I don't remember if, at the time, the where constraints on the associatedtypes on Encoder were possible to express or not.

This would have massively complicated the APIs, for very little benefit:

  1. There's very little performance to be gained by this switch, especially since you only ever call a single method on any given Encoder/Decoder instance
  2. Every Encoder and Decoder would need to make all of their types public in order to conform to these protocols, for no real API-consumer benefit

Instead, all of this was hidden behind existential types.


As for whether this is possible today or not: it's possible to add generic overloads of init(from:) and encode(to:), but the calculus of performance benefit hasn't really changed. The cost of static vs. dynamic dispatch is pretty negligible, and in many cases, you end up with dynamic dispatch anyway.
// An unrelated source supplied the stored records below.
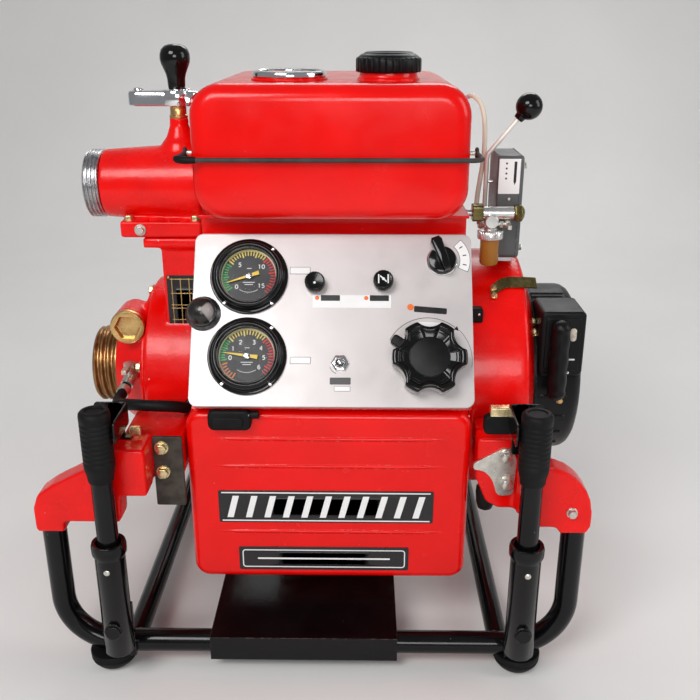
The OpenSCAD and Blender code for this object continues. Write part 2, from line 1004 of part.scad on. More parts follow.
module front_cover() {
    color(red) {
        difference() {
            cover_blank(0, cover_front, cover_back);
            cover_blank(2.5, cover_front + 2.5, cover_back + 1);
        }
        for (z = [266, 233, 151])
            x_cylinder(cover_left + 26, cover_right - 26, cover_front + 0.6, z, 1.8);
    }
}

module battery() {
    color("dimgray") {
        box([-66, cover_front + 8, cover_bottom + 2.8], [72, -150, 186]);
        for (x = [-52, 58])
            z_cylinder(186, 196, x, -180, 6);
    }
}

module recoil_housing() {
    face = 312;
    color(black)
        difference() {
            union() {
                x_cylinder(252.3, face - 14, axis_y, axis_z, starter_r);
                x_cone(face - 14, face, axis_y, axis_z, starter_r, starter_r - 16);
            }
            difference() {
                x_cylinder(252, face - 3, axis_y, axis_z, starter_r - 19);
                x_cylinder(262, face, axis_y, axis_z, 8);
            }
            y_cylinder(axis_y - starter_r - 5, axis_y - 60, rope_x, rope_z, 6);
        }
}

module recoil_pulley() {
    color("whitesmoke")
        difference() {
            x_cylinder(rope_x - 6, rope_x + 6, axis_y, axis_z, rope_pulley_r + 6);
            translate([rope_x, axis_y, axis_z])
                rotate([0, 90, 0])
                    rotate_extrude()
                        translate([rope_pulley_r + 5, 0])
                            circle(4);
            x_cylinder(rope_x - 7, rope_x + 7, axis_y, axis_z, 8 + fit);
            for (a = [0 : 60 : 300])
                x_cylinder(rope_x - 7, rope_x + 7, axis_y + 30 * cos(a), axis_z + 30 * sin(a), 9);
        }
}

module recoil_handle() {
    grip_y = -140;
    color(black) {
        y_cylinder(grip_y, -104, rope_x, rope_z, 5.5);
        z_cylinder(288, 364, rope_x, grip_y, 11);
        for (z = [288, 364])
            translate([rope_x, grip_y, z])
                sphere(11);
    }
}

// ---------- priming pump ----------

module vacuum_pump() {
    color(steel) {
        x_cylinder(207, 229, -50, 452, 27);
        box([208, -66, 423.2], [228, -34, 440]);
        x_cylinder(186, 208, primer_y, primer_z, 5);
    }
}

module belt_guard() {
    color("dimgray")
        difference() {
            box([203.5, -80, 430], [233, -14, 547.5]);
            box([205.5, -78, 429], [231, -16, 545.5]);
            x_cylinder(203, 206, primer_y, primer_z, 6);
        }
}

lever_bend = [194, primer_y, 545];
lever_tip = [238, primer_y, 598.5];
lever_r = 2.8;

module vacuum_lever() {
    color(steel)
        difference() {
            union() {
                x_cylinder(187.5, 200.5, primer_y, primer_z, 10);
                z_cylinder(primer_z, lever_bend[2], lever_bend[0], primer_y, lever_r);
                translate(lever_bend)
                    sphere(lever_r);
                rod(lever_bend, lever_tip, lever_r);
                x_cylinder(lever_bend[0], 202.6, primer_y, 515, 1.8);
            }
            x_cylinder(186, 202, primer_y, primer_z, 5 + fit);
        }
    color(black)
        translate(lever_tip)
            sphere(15);
}

front_frame_tube();
rear_frame_tube();
floor_rails();
base_tray();
rubber_feet();
mounting_arms();
bolted_plates();
crankcase();
cylinder_block();
spark_plugs();
carburettor();
muffler();
starter_motor();
shaft_bearings();
pump_casing();
suction_cover();
suction_fitting();
priming_plug();
drain_cock();
discharge_body();
discharge_outlet();
fuel_tank();
fuel_level_gauge();
control_panel();
panel_housing();
gauge_cases();
panel_lamp();
front_cover();
battery();
recoil_housing();
vacuum_pump();
belt_guard();
fuel_cock();
hoses();
sleeve_front_left();
sleeve_front_right();
sleeve_rear_left();
sleeve_rear_right();
grip_front_left();
grip_front_right();
grip_rear_left();
grip_rear_right();
crankshaft();
impeller();
valve_plug();
discharge_lever();
fuel_cap();
tank_strap();
pressure_needle();
vacuum_needle();
throttle_dial();
switch_knob();
choke_knob();
tickler_knob();
light_toggle();
recoil_pulley();
recoil_handle();
vacuum_lever();
drain_lever();
fuel_cock_lever();
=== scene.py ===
"""The looks of a portable fire pump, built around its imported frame.

Lengths are millimetres. The camera, the lights and the points of the castings that are moved are in metres.
"""

import json
import math
from math import cos, pi, radians, sin, tau

import bmesh
import bpy
from mathutils import Matrix, Vector

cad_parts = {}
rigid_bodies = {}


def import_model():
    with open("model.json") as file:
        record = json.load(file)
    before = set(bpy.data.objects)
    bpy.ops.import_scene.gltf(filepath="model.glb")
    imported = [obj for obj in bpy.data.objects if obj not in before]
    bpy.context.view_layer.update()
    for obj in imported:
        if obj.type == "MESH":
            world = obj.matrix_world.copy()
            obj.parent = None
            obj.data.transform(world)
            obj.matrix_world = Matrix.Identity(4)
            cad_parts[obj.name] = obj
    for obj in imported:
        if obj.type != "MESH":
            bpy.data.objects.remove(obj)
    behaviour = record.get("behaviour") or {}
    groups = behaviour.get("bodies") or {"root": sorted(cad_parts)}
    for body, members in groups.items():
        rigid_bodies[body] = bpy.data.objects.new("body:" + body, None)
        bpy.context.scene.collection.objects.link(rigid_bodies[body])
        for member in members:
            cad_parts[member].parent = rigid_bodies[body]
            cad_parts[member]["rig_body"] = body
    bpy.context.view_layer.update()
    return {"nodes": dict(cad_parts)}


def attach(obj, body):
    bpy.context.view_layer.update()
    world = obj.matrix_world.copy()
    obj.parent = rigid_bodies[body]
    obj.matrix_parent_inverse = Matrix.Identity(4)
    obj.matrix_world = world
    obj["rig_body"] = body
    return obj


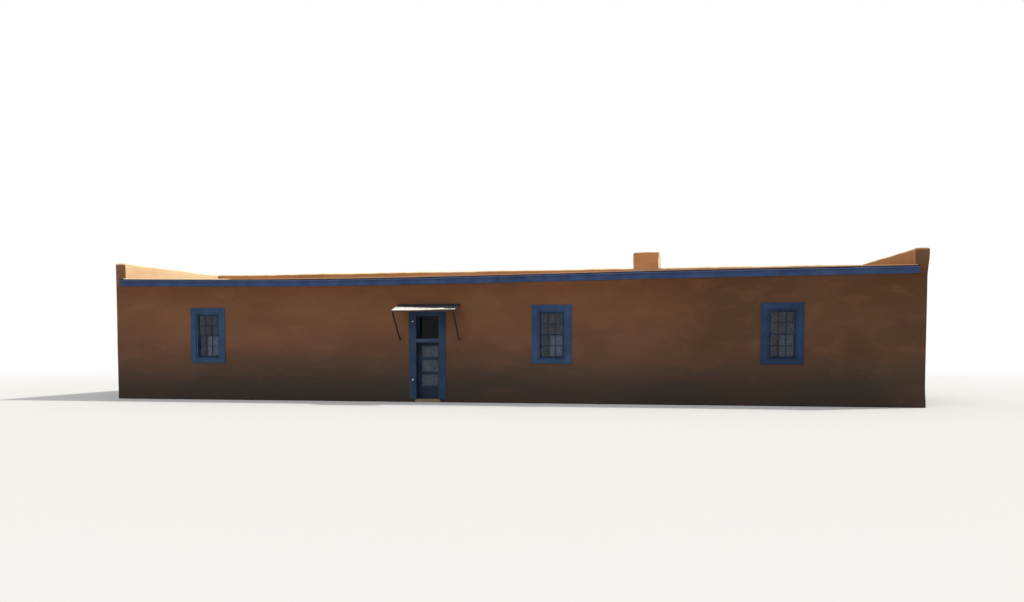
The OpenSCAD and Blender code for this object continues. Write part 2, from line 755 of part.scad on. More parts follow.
module canopy_front_rail() color("#5b4636")
    run_x(canopy_x - timber_x - canopy_timber / 2, canopy_x + timber_x + canopy_timber / 2)
        polygon([[rail_y0 - canopy_timber, canopy_z(rail_y0 - canopy_timber)], [rail_y0, canopy_z(rail_y0)],
                 [rail_y0, canopy_z(rail_y0) - under_sheet],
                 [rail_y0 - canopy_timber, canopy_z(rail_y0 - canopy_timber) - under_sheet]]);

// Struts from the wall up to the underside of the front rail
module canopy_struts() color("#3c3029") for (side = [-1, 1]) {
    head_y = rail_y0 - canopy_timber / 2;
    run = front_y - head_y;
    rise = canopy_z(head_y) - under_sheet - strut_foot_z;
    lean = strut_t * sqrt(run * run + rise * rise) / run;
    run_x(canopy_x + side * timber_x - strut_t / 2, canopy_x + side * timber_x + strut_t / 2)
        polygon([[front_y, strut_foot_z], [front_y, strut_foot_z - lean],
                 [head_y - canopy_timber / 2, strut_foot_z - lean + rise - seat],
                 [head_y - canopy_timber / 2, canopy_z(head_y - canopy_timber / 2) - under_sheet - seat],
                 [head_y, canopy_z(head_y) - under_sheet - seat]]);
}

floor_slab();
front_wall_left();
front_wall_over_door();
front_wall_right();
left_end_wall();
right_end_wall();
back_wall();
ceiling_logs();
roof_boards();
roof_coating();
parapet_coves();
fascia_boards();
chimney_stack();
front_window_casings();
front_window_frames();
front_upper_sashes();
front_lower_sashes();
front_window_glass();
window_curtains();
curtain_rods();
back_window_casings();
back_window_frames();
back_upper_sashes();
back_lower_sashes();
back_window_glass();
door_casings();
door_frame();
door_transom_bar();
transom_sash();
transom_glass();
door_threshold();
door_stops();
door_leaf();
door_glass();
door_curtain();
door_curtain_rods();
door_knob();
jamb_hinges();
leaf_hinges();
canopy_sheet();
canopy_ledger();
canopy_rafters();
canopy_front_rail();
canopy_struts();
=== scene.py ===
import bmesh
import bpy
import math
import numpy as np
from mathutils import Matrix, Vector


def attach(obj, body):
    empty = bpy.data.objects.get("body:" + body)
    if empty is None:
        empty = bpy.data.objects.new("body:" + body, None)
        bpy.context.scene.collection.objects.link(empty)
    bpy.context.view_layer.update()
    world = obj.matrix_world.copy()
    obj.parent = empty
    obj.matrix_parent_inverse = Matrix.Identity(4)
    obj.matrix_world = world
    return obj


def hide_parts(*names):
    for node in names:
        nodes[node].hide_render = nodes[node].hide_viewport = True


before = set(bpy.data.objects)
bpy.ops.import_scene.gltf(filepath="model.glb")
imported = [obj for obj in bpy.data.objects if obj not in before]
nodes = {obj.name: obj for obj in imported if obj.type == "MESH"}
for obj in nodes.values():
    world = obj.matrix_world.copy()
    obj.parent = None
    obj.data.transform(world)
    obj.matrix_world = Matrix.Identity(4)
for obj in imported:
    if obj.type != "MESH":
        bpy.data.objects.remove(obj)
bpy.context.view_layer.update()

# ---------------------------------------------------------------- camera
# Eye height, 26 m in front of the wall and a little right of the chimney
cam_data = bpy.data.cameras.new("view")
cam_data.sensor_width = 36.0
cam_data.lens = 27.984
cam_data.shift_y = 83 / 1024  # 83 of the frame's 1024 pixels
cam_data.clip_start, cam_data.clip_end = 0.1, 2000
camera = bpy.data.objects.new("view", cam_data)
bpy.context.collection.objects.link(camera)
camera.location = (5.386, -29.269, 1.772)
camera.rotation_euler = (math.radians(90 - 2.468), 0, math.radians(9.88))
bpy.context.scene.camera = camera
bpy.context.scene.view_settings.view_transform = "Standard"


# ---------------------------------------------------------------- how a finish is made
def linear(code):
    """sRGB hex code to linear RGBA: v/12.92 below 0.04045, else ((v + 0.055)/1.055)^2.4."""
    v = [int(code[i:i + 2], 16) / 255 for i in (1, 3, 5)]
    return [c / 12.92 if c <= 0.04045 else ((c + 0.055) / 1.055) ** 2.4 for c in v] + [1.0]


def add(t, kind, out=0, stops=(), **sets):
    """Adds one node and gives its output. A key is a field of the node, a socket's name, or s and a socket's
    number; its value is plain, a hex colour or another node's output. Stops are a ramp's places, each with a hex
    colour or a grey."""
    n = t.nodes.new("ShaderNode" + kind)
    for key, value in sets.items():
        if hasattr(n, key):
            setattr(n, key, value)
            continue
        socket = n.inputs[int(key[1:]) if key[1:].isdigit() else key.replace("_", " ")]
        if isinstance(value, bpy.types.NodeSocket):
            t.links.new(value, socket)
        else:
            socket.default_value = linear(value) if isinstance(value, str) else value
    for i, (place, value) in enumerate(stops):
        stop = n.color_ramp.elements[i] if i < 2 else n.color_ramp.elements.new(place)
        stop.position = place
        stop.color = linear(value) if isinstance(value, str) else [value] * 3 + [1.0]
    return n if out is None else n.outputs[out]


def material(name, roughness, metallic=0.0, specular=0.5):
    """A material with its tree, its shader and its object coordinates."""
    m = bpy.data.materials.new(name)
    m.use_nodes = True
    t = m.node_tree
    shader = t.nodes["Principled BSDF"]
    shader.inputs["Roughness"].default_value = roughness
    shader.inputs["Metallic"].default_value = metallic
    shader.inputs["Specular IOR Level"].default_value = specular
    return m, t, shader, add(t, "TexCoord", "Object")


def finish(t, shader, colour, height, depth, rough=None):
    """Gives the shader its colour, a relief of a real depth in metres and its roughness."""
    t.links.new(colour, shader.inputs["Base Color"])
    t.links.new(add(t, "Bump", Height=height, Distance=depth), shader.inputs["Normal"])
    if rough is not None:
        t.links.new(rough, shader.inputs["Roughness"])


# ---------------------------------------------------------------- finishes
TONES_END = 5.0  # height in metres at which a plaster's ramp of tones ends


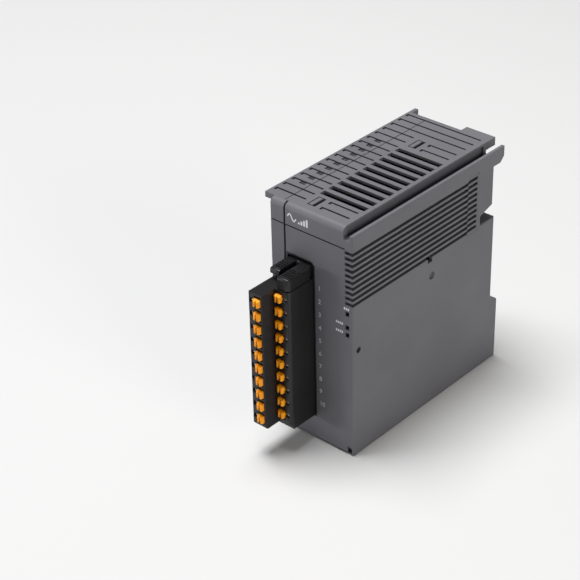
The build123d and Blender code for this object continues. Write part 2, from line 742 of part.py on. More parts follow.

(FWIW, it is possible to squeeze performance out of this: Inlinable Codable. If you make everything generic and @inlinable (and make sure that all Encoder/Decoder authors and all Codable types also keep everything generic and @inlinable), then there's performance to be gained at the cost of code size; but changing init(from:) and encode(to:) alone isn't enough.)

5 Likes

As far as I can tell, any Encoder can be thought as a concrete type and can be used in generic. Code below runs without problem:

protocol HasNum {
    var theNum: Int { get }
}

struct S: HasNum {
    var theNum: Int = 11
}

class C: HasNum {
    var theNum: Int = 22
}

func getHasNumObject(_ condition: Bool) -> any HasNum {
    if condition { return S() }
    else { return C() }
}

func printNum(for object: some HasNum) {
    print(object.theNum)
}

printNum(for: getHasNumObject(.random()))

AFAIK migrating away from existentials in some next-gen Codable would also help unblock bringing that to embedded.